> **SHORT PROBLEM**
Only the lines from the one containing "tray = tray.cut(dip_cutter())" through the one containing "point = shown.matrix_world" are wanted. Give them again exactly, both ends included.

--- start RAW DATA ---

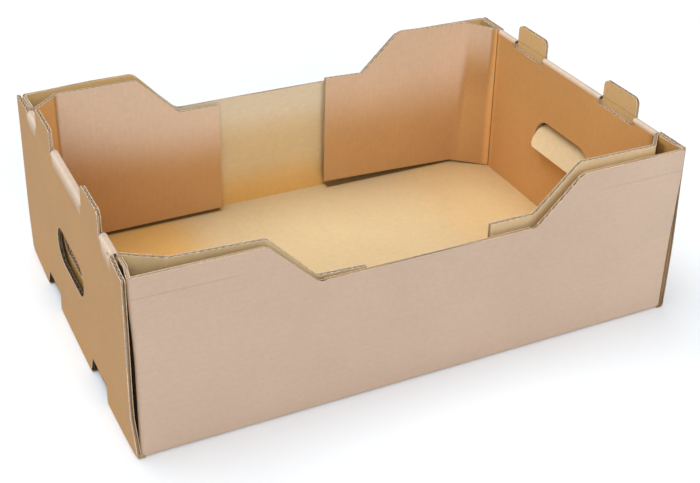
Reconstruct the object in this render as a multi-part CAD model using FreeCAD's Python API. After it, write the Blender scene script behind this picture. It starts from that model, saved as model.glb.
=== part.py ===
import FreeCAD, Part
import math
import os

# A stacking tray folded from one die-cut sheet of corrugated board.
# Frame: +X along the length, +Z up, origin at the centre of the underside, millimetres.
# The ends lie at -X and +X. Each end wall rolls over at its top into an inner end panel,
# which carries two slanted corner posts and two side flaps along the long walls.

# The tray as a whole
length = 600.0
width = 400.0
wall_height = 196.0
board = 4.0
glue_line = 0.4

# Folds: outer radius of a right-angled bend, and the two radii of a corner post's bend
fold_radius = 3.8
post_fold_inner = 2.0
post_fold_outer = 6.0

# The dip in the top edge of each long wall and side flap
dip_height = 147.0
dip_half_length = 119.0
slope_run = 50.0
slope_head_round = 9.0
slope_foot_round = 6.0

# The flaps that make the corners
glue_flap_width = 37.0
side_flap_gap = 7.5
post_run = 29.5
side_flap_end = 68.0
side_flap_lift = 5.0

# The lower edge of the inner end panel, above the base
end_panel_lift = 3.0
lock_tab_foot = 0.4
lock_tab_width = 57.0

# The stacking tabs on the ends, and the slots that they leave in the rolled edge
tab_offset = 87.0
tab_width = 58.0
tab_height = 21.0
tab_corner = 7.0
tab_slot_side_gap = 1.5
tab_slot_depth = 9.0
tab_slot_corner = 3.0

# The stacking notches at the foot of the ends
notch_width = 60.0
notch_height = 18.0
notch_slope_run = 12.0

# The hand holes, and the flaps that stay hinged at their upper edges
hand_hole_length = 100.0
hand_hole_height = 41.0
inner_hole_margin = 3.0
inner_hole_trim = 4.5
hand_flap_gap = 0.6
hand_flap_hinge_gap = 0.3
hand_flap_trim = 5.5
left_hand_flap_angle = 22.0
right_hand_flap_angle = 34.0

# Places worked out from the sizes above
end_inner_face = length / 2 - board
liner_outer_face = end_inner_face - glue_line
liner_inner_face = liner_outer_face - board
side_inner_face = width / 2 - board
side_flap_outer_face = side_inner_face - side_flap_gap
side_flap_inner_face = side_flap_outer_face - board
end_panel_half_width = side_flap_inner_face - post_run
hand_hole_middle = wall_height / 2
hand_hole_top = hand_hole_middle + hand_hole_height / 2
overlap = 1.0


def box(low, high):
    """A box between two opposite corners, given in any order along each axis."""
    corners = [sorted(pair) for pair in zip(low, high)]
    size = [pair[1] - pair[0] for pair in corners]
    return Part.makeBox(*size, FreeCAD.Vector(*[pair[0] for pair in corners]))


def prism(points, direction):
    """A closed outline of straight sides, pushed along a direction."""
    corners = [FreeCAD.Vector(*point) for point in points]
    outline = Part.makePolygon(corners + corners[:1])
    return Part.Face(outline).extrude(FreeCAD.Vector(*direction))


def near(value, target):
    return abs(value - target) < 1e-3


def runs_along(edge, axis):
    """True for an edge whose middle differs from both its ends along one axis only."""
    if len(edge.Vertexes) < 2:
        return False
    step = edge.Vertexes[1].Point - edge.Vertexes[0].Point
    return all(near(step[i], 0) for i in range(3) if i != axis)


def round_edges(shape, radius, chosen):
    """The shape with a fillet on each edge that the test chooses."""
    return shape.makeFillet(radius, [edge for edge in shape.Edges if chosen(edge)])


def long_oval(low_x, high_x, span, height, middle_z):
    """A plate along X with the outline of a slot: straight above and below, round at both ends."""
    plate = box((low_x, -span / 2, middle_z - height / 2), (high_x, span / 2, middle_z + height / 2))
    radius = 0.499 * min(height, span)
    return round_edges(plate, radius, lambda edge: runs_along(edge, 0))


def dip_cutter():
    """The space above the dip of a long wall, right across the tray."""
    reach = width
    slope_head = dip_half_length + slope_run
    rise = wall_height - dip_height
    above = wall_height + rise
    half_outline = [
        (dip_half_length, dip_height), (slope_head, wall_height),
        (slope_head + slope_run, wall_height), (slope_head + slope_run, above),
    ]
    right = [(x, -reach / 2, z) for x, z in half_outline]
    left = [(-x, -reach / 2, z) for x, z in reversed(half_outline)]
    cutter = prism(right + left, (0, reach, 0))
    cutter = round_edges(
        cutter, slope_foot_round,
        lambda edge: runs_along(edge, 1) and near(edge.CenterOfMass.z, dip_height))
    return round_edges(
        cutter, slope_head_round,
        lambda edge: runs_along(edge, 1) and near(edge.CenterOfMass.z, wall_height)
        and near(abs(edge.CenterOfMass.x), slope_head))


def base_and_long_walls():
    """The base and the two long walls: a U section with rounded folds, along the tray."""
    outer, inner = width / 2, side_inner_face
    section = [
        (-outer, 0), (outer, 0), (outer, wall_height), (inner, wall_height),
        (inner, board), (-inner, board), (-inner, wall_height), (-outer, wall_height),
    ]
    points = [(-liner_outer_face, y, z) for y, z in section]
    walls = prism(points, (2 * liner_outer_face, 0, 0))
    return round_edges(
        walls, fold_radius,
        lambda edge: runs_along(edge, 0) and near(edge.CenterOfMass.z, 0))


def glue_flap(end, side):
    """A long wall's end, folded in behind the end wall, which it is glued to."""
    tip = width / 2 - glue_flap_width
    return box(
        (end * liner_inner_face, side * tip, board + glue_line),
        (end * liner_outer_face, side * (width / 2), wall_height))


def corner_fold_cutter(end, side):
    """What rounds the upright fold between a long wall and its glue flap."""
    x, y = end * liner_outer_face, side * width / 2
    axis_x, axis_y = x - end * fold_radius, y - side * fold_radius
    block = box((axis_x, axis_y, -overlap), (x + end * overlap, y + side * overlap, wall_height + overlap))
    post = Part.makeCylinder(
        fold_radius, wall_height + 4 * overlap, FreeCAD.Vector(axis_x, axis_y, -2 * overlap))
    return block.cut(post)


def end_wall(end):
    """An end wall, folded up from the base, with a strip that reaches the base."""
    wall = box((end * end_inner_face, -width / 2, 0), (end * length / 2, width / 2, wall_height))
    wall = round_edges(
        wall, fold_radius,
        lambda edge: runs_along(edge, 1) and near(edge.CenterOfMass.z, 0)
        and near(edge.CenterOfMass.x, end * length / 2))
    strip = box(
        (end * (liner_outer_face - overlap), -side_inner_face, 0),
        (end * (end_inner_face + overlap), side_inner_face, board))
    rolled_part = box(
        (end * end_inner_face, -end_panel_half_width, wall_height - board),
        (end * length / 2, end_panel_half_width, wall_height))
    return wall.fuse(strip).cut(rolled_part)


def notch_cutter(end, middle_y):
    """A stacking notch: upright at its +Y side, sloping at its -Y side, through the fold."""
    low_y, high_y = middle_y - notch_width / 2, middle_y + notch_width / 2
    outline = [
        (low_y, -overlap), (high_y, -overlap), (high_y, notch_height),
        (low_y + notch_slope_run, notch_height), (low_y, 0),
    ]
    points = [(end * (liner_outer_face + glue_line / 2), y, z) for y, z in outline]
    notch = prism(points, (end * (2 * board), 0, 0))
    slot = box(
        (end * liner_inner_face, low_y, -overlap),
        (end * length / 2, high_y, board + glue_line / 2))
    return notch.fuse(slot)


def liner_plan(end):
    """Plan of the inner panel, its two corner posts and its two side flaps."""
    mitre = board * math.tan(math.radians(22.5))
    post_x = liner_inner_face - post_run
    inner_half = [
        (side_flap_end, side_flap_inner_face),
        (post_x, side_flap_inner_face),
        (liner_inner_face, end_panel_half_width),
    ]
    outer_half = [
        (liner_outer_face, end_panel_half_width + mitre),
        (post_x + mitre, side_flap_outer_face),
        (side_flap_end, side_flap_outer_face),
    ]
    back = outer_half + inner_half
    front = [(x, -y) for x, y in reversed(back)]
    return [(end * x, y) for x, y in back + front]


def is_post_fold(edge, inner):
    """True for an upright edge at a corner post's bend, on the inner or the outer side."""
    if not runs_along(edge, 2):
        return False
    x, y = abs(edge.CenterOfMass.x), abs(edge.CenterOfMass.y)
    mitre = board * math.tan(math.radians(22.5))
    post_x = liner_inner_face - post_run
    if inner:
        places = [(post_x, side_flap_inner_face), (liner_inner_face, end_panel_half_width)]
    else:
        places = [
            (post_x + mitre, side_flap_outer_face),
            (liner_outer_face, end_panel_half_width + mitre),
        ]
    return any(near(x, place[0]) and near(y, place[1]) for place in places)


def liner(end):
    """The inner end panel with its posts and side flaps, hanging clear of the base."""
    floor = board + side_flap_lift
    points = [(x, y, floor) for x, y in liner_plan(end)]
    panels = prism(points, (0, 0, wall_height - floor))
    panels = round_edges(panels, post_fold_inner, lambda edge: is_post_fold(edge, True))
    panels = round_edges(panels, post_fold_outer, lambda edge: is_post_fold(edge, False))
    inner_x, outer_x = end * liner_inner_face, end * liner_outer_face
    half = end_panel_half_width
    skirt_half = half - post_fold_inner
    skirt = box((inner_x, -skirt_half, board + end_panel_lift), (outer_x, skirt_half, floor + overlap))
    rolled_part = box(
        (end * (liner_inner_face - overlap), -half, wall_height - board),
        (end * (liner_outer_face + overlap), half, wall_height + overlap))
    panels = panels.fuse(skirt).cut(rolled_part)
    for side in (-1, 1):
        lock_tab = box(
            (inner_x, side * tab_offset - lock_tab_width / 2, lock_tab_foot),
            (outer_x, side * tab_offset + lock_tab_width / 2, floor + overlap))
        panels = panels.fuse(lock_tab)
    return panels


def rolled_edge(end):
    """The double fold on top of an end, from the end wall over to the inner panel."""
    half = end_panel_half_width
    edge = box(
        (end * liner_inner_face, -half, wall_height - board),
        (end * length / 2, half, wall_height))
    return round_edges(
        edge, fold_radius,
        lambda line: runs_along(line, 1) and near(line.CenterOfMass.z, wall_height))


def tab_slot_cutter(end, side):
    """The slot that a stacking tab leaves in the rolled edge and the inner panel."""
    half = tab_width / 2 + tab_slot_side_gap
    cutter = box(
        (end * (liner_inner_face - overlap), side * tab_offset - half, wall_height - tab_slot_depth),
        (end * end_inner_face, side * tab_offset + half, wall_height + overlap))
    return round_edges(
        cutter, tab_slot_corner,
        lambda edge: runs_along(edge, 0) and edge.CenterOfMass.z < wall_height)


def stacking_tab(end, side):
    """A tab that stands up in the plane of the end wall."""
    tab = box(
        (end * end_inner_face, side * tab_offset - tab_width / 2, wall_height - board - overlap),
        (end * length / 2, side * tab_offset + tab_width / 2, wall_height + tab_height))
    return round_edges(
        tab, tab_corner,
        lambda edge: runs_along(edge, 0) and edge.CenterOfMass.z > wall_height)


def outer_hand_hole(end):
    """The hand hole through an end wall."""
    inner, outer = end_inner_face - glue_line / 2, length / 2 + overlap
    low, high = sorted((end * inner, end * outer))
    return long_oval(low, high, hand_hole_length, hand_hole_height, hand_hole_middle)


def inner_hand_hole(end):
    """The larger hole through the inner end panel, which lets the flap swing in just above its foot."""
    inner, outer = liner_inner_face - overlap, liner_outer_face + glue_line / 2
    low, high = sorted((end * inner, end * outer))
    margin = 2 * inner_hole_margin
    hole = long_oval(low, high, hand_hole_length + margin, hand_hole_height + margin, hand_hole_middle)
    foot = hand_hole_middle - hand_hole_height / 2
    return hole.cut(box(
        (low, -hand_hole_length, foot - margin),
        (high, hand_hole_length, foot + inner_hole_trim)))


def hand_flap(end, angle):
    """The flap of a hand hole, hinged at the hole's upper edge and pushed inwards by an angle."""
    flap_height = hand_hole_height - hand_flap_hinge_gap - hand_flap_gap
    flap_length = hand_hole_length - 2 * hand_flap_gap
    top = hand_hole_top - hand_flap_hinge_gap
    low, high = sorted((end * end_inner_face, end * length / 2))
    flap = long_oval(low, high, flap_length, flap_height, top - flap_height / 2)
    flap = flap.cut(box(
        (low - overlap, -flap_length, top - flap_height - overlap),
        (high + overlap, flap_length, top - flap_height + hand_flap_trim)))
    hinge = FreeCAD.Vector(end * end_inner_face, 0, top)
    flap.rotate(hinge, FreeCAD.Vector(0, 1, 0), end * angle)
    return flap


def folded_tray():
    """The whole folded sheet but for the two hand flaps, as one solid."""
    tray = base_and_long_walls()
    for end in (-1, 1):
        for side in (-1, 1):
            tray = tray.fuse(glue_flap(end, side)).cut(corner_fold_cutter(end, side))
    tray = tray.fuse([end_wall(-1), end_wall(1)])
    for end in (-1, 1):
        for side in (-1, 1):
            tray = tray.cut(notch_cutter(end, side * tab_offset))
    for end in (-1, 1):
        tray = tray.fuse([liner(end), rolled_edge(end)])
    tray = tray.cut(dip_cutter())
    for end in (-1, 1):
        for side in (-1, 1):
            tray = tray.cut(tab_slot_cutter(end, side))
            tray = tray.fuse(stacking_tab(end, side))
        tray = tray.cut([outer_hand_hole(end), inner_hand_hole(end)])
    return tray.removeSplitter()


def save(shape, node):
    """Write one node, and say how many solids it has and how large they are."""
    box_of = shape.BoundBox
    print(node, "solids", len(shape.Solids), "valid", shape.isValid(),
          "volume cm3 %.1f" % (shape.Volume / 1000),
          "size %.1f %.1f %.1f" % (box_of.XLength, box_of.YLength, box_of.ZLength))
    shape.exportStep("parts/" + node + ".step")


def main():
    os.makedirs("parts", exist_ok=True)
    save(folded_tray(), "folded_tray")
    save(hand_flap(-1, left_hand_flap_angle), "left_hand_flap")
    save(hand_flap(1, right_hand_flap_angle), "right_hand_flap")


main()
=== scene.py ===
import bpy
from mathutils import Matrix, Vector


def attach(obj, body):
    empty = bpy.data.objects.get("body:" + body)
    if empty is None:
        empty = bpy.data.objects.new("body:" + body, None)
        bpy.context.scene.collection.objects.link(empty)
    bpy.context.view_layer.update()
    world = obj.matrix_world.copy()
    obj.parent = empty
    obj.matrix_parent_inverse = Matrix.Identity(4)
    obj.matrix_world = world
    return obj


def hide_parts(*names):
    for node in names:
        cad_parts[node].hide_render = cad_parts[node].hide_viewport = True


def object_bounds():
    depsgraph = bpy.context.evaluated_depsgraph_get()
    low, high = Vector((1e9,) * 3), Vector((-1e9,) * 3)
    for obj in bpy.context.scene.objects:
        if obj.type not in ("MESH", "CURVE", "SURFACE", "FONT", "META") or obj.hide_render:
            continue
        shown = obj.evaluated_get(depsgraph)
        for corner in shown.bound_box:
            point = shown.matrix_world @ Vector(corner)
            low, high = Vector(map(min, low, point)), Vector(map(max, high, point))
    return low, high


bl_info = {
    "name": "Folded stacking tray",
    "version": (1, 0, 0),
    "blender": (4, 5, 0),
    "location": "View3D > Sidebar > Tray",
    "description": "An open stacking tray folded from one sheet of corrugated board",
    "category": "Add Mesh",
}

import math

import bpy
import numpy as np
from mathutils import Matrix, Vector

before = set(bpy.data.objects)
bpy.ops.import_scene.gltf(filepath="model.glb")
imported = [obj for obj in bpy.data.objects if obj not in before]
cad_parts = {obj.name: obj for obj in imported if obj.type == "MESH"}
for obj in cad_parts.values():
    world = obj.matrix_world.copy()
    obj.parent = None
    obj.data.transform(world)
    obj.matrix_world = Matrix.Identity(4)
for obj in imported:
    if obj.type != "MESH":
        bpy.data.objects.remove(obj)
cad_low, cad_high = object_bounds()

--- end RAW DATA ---

> **SOLVED PROBLEM**
    tray = tray.cut(dip_cutter())
    for end in (-1, 1):
        for side in (-1, 1):
            tray = tray.cut(tab_slot_cutter(end, side))
            tray = tray.fuse(stacking_tab(end, side))
        tray = tray.cut([outer_hand_hole(end), inner_hand_hole(end)])
    return tray.removeSplitter()


def save(shape, node):
    """Write one node, and say how many solids it has and how large they are."""
    box_of = shape.BoundBox
    print(node, "solids", len(shape.Solids), "valid", shape.isValid(),
          "volume cm3 %.1f" % (shape.Volume / 1000),
          "size %.1f %.1f %.1f" % (box_of.XLength, box_of.YLength, box_of.ZLength))
    shape.exportStep("parts/" + node + ".step")


def main():
    os.makedirs("parts", exist_ok=True)
    save(folded_tray(), "folded_tray")
    save(hand_flap(-1, left_hand_flap_angle), "left_hand_flap")
    save(hand_flap(1, right_hand_flap_angle), "right_hand_flap")


main()
=== scene.py ===
import bpy
from mathutils import Matrix, Vector


def attach(obj, body):
    empty = bpy.data.objects.get("body:" + body)
    if empty is None:
        empty = bpy.data.objects.new("body:" + body, None)
        bpy.context.scene.collection.objects.link(empty)
    bpy.context.view_layer.update()
    world = obj.matrix_world.copy()
    obj.parent = empty
    obj.matrix_parent_inverse = Matrix.Identity(4)
    obj.matrix_world = world
    return obj


def hide_parts(*names):
    for node in names:
        cad_parts[node].hide_render = cad_parts[node].hide_viewport = True


def object_bounds():
    depsgraph = bpy.context.evaluated_depsgraph_get()
    low, high = Vector((1e9,) * 3), Vector((-1e9,) * 3)
    for obj in bpy.context.scene.objects:
        if obj.type not in ("MESH", "CURVE", "SURFACE", "FONT", "META") or obj.hide_render:
            continue
        shown = obj.evaluated_get(depsgraph)
        for corner in shown.bound_box:
            point = shown.matrix_world @ Vector(corner)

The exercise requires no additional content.